Historically, we have funded operating needs by generating positive cash flows through operations. We expect to continue generating operating cash flows through our mix of businesses and expect that short-term and long-term liquidity requirements will be met through a combination of operating cash flows and strategic use of borrowings under committed and uncommitted credit arrangements. Capital resources remained strong at March 31, 2005, with a net worth of $486.6 million and a long-term debt to total capital ratio of 44%, compared with corresponding figures for September 30, 2004 of $444.2 million and 49%. Working capital, excluding cash and cash equivalents, was $112.9 million at March 31, 2005, up slightly from $107.3 million at September 30, 2004.
Cash flows from operating activities fluctuate from quarter to quarter due to a number of factors, including the amount and timing of inventory purchases and related payments and the amount and timing of sales and related collections.
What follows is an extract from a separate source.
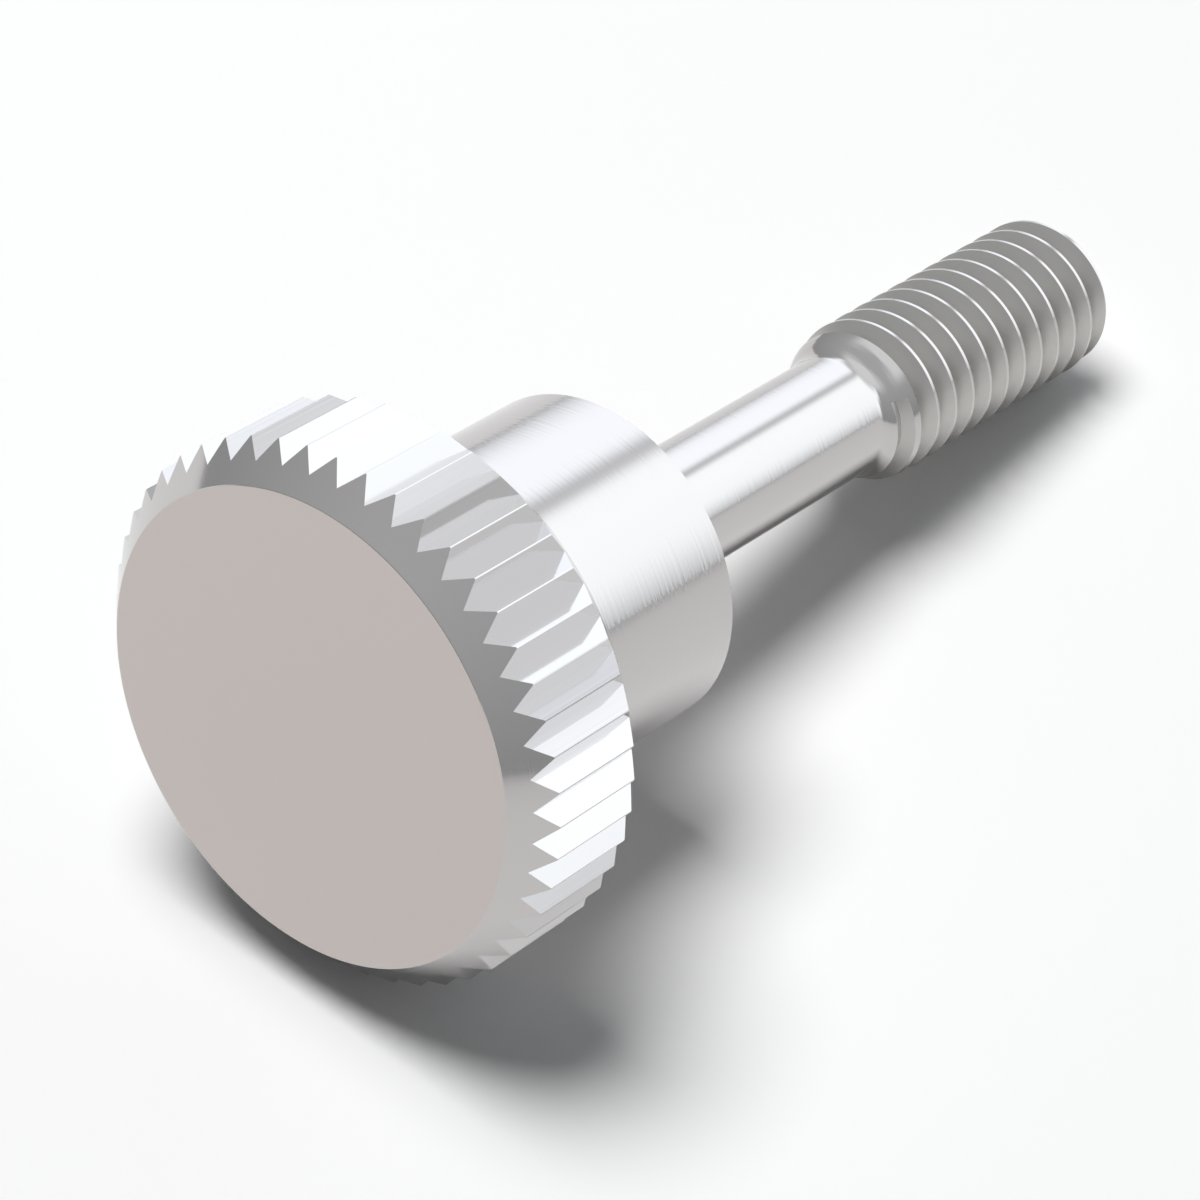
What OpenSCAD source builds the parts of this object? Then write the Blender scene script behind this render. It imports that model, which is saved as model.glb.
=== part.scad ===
// Knurled collar screw: a one-piece turned thumb screw with a plain neck and a short metric thread.
// It is drawn lying as it rests on a table: on two neighbouring knurl teeth and on the thread's tip.

/* [Knurled head] */
// Diameter over the teeth
head_d = 8; // [6:0.1:14]
// Length of the knurled band, both chamfers included
head_len = 2.5; // [1.8:0.1:6]
// 45 degree chamfer at the front face and behind the teeth
head_chamfer = 0.5; // [0.3:0.05:0.8]
// Number of teeth round the head
knurl_teeth = 49; // [30:1:60]
// Depth of the grooves between the teeth
knurl_depth = 0.25; // [0.1:0.01:0.28]
// Included angle of a groove
knurl_angle = 90; // [70:1:90]

/* [Collar] */
// Diameter of the smooth collar
collar_d = 5; // [3.5:0.1:5.6]
// Length of the collar behind the knurled band
collar_len = 3.5; // [1:0.1:8]

/* [Neck] */
// Diameter of the plain neck, smaller than the thread's core
neck_d = 1.9; // [1.4:0.05:1.95]
// Distance from the collar to the full thread diameter
neck_len = 6.15; // [3:0.05:20]
// Radius of the hollow curve from the neck up to the thread
neck_fillet = 1.2; // [0.4:0.1:2]

/* [Thread] */
// Outer diameter of the thread
thread_d = 2.5; // [2.3:0.05:3]
// Distance between neighbouring crests
thread_pitch = 0.45; // [0.4:0.05:0.5]
// Length from there to the tip
thread_len = 5.1; // [3:0.05:12]
// 45 degree chamfer at the tip
tip_chamfer = 0.2; // [0.1:0.05:0.4]
// Angle at which the groove starts, seen from the valley that faces the table
thread_start = -128; // [-180:1:180]

/* [Hidden] */
$fn = 96;
// Distances from the head's flat face along the screw
collar_z = head_len;
neck_z = collar_z + collar_len;
thread_z = neck_z + neck_len;
tip_z = thread_z + thread_len;
// Knurl
head_r = head_d / 2;
root_r = head_r - knurl_depth;
tooth_step = 360 / knurl_teeth;
groove_reach = knurl_depth * 2;
// Metric thread: 60 degree flanks, a crest flat of an eighth and a root flat of a quarter of the pitch
thread_r = thread_d / 2;
flank_half = 30;
crest_flat = thread_pitch / 8;
root_flat = thread_pitch / 4;
thread_depth = (thread_pitch - crest_flat - root_flat) / 2 / tan(flank_half);
core_r = thread_r - thread_depth;
facets_per_turn = 32;
// The groove cutter stands clear of the blank: a little flank, then a straight wall
cutter_over = 0.02;
cutter_out = 0.1;
// How far the groove's middle lies before the full thread diameter where it starts
groove_lead = 0.265;
// Hollow curve from the neck to the thread
fillet_rise = min(thread_r - neck_d / 2, neck_fillet);
fillet_angle = acos(1 - fillet_rise / neck_fillet);
fillet_run = neck_fillet * sin(fillet_angle);
// Rest on the table: the rear ends of two teeth, and the last full crest over the table
rest_z = head_len - head_chamfer;
rest_r = head_r * cos(tooth_step / 2);
full_end = tip_z - tip_chamfer;
crest_0 = thread_z - groove_lead - thread_start / 360 * thread_pitch + thread_pitch / 2 + crest_flat / 2;
last_crest = crest_0 + floor((full_end - crest_0) / thread_pitch) * thread_pitch;
lie = atan((rest_r - thread_r) / (last_crest - rest_z));
lift = rest_r * cos(lie) + rest_z * sin(lie);
face_r = head_r - head_chamfer;
tip_r = thread_r - tip_chamfer;
x_low = -face_r * sin(lie);
x_high = tip_z * cos(lie) + tip_r * sin(lie);

// One groove of the knurl as a triangle, its point towards the axis
module knurl_groove() {
    half = groove_reach * tan(knurl_angle / 2);
    polygon([[root_r, 0], [root_r + groove_reach, -half], [root_r + groove_reach, half]]);
}

// Section across the knurled band, with one groove towards the table
module knurl_section() {
    difference() {
        circle(r = head_r);
        for (k = [0 : knurl_teeth - 1]) rotate(k * tooth_step) knurl_groove();
    }
}

// The knurled band: the toothed bar turned to a chamfer at both ends
module head() {
    intersection() {
        linear_extrude(head_len) knurl_section();
        rotate_extrude()
            polygon([
                [0, 0],
                [head_r - head_chamfer, 0],
                [head_r, head_chamfer],
                [head_r, head_len - head_chamfer],
                [head_r - head_chamfer, head_len],
                [0, head_len]
            ]);
    }
}

// Half section of the collar, the neck, its hollow curve and the plain blank of the thread
module stem_section() {
    difference() {
        polygon([
            [0, collar_z - 0.5],
            [collar_d / 2, collar_z - 0.5],
            [collar_d / 2, neck_z],
            [neck_d / 2, neck_z],
            [neck_d / 2, thread_z - fillet_run],
            [thread_r, thread_z - fillet_run],
            [thread_r, full_end],
            [tip_r, tip_z],
            [0, tip_z]
        ]);
        translate([neck_d / 2 + neck_fillet, thread_z - fillet_run]) circle(r = neck_fillet);
    }
}

// Section of the thread groove at one turning angle, as points in space
function groove_points(a) =
    let (
        z = thread_z - groove_lead + (a - thread_start) / 360 * thread_pitch,
        wall_r = thread_r + cutter_over,
        out_r = thread_r + cutter_out,
        in_half = root_flat / 2,
        wall_half = in_half + (wall_r - core_r) * tan(flank_half)
    )
    [for (p = [
        [core_r, -in_half],
        [core_r, in_half],
        [wall_r, wall_half],
        [out_r, wall_half],
        [out_r, -wall_half],
        [wall_r, -wall_half]
    ]) [p[0] * cos(a), p[0] * sin(a), z + p[1]]];

// The helical groove between the thread's crests, swept as one closed solid
module thread_groove() {
    turns = (thread_len + groove_lead) / thread_pitch + 0.6;
    steps = ceil(turns * facets_per_turn);
    step = 360 / facets_per_turn;
    points = [for (i = [0 : steps]) each groove_points(thread_start + i * step)];
    sides = [
        for (i = [0 : steps - 1])
            for (k = [0 : 5])
                let (a = i * 6 + k, b = i * 6 + (k + 1) % 6)
                each [[a, a + 6, b], [b, a + 6, b + 6]]
    ];
    first = [[0, 4, 5], [0, 3, 4], [0, 2, 3], [0, 1, 2]];
    n = steps * 6;
    last = [[n, n + 2, n + 1], [n, n + 3, n + 2], [n, n + 4, n + 3], [n, n + 5, n + 4]];
    polyhedron(points = points, faces = concat(sides, first, last), convexity = 10);
}

// The whole screw, upright on its face, as it leaves the lathe
module screw_upright() {
    head();
    difference() {
        rotate_extrude() stem_section();
        thread_groove();
    }
}

module collar_screw() {
    color("silver")
        translate([-(x_low + x_high) / 2, 0, lift])
            rotate([0, 90 + lie, 0])
                screw_upright();
}

collar_screw();
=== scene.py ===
"""Looks of a one-piece knurled collar screw, lying on a pale studio floor.

The screw is one closed mesh made by two rules. A narrow sector of the turned bar, with one knurl
tooth at its head, is repeated round the axis; then a helical groove is cut along the thread.
Its shape is worked out upright, in millimetres, with z = 0 at the head's flat face and z growing
towards the thread's tip, and is laid down on the floor at the end.
"""

import logging
import math
from dataclasses import dataclass, field
from enum import Enum

import bmesh
import bpy
from mathutils import Matrix, Vector


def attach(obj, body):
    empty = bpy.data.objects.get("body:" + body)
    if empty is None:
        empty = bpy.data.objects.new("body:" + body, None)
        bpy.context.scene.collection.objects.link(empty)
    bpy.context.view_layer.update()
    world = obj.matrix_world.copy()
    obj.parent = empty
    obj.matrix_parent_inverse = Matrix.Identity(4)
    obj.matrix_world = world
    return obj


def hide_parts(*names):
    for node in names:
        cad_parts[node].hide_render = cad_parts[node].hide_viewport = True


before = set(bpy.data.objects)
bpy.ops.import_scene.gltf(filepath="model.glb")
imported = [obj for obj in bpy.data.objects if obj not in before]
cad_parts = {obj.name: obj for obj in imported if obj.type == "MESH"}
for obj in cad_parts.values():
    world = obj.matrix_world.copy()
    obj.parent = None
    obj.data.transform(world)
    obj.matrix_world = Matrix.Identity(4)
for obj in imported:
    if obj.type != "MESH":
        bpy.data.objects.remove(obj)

log = logging.getLogger("collar_screw")
MM = 0.001
# Half the angle between a metric thread's flanks
FLANK_HALF = math.radians(30)
# Edges that turn more than this stay crisp
CRISP_EDGE = math.radians(22)


class Surface(Enum):
    """How each surface of the screw was made."""

    FACED = 0
    TURNED = 1
    KNURLED = 2
    THREADED = 3


def linear(hex_code: str) -> tuple[float, float, float, float]:
    """Turns an sRGB hex colour into linear RGBA.

    Args:
        hex_code: Six hex digits after a hash sign.

    Returns:
        Red, green, blue and alpha as linear values.
    """
    parts = [int(hex_code[i : i + 2], 16) / 255 for i in (1, 3, 5)]
    values = [p / 12.92 if p <= 0.04045 else ((p + 0.055) / 1.055) ** 2.4 for p in parts]
    return (*values, 1.0)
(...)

The increase from $62.2 million in the six months ended March 31, 2004 to $100.4 million in the six months ended March 31, 2005 was primarily due to cash flows related to our receivables sale agreement and the incremental net cash flows from the increased net sales, partially offset by the effects on operating cash flows of changes in current assets and liabilities (see comment above regarding timing). During the first half of fiscal 2005, net proceeds received from the sale of beneficial interests in accounts receivable were $40.0 million, compared with a $2.5 million net reduction of proceeds a year ago. See Note 7 in Item 1 for more information about the sale of receivables.
In the six months ended March 31, 2004, we paid a total of $289.2 million related to the Bakery Chef acquisition, including purchase price, investment advisory fees, legal fees, and other related costs, and net of $.1 million of cash acquired. In addition, we paid $23.9 million related to the C2B acquisition in the second quarter of fiscal 2004. There have been no business acquisitions in fiscal 2005. Our planned capital expenditures for fiscal 2005 will require approximately $60 million, of which $33.4 million was spent during the first six months. As discussed below, we have adequate capacity under current borrowing arrangements to meet these cash needs.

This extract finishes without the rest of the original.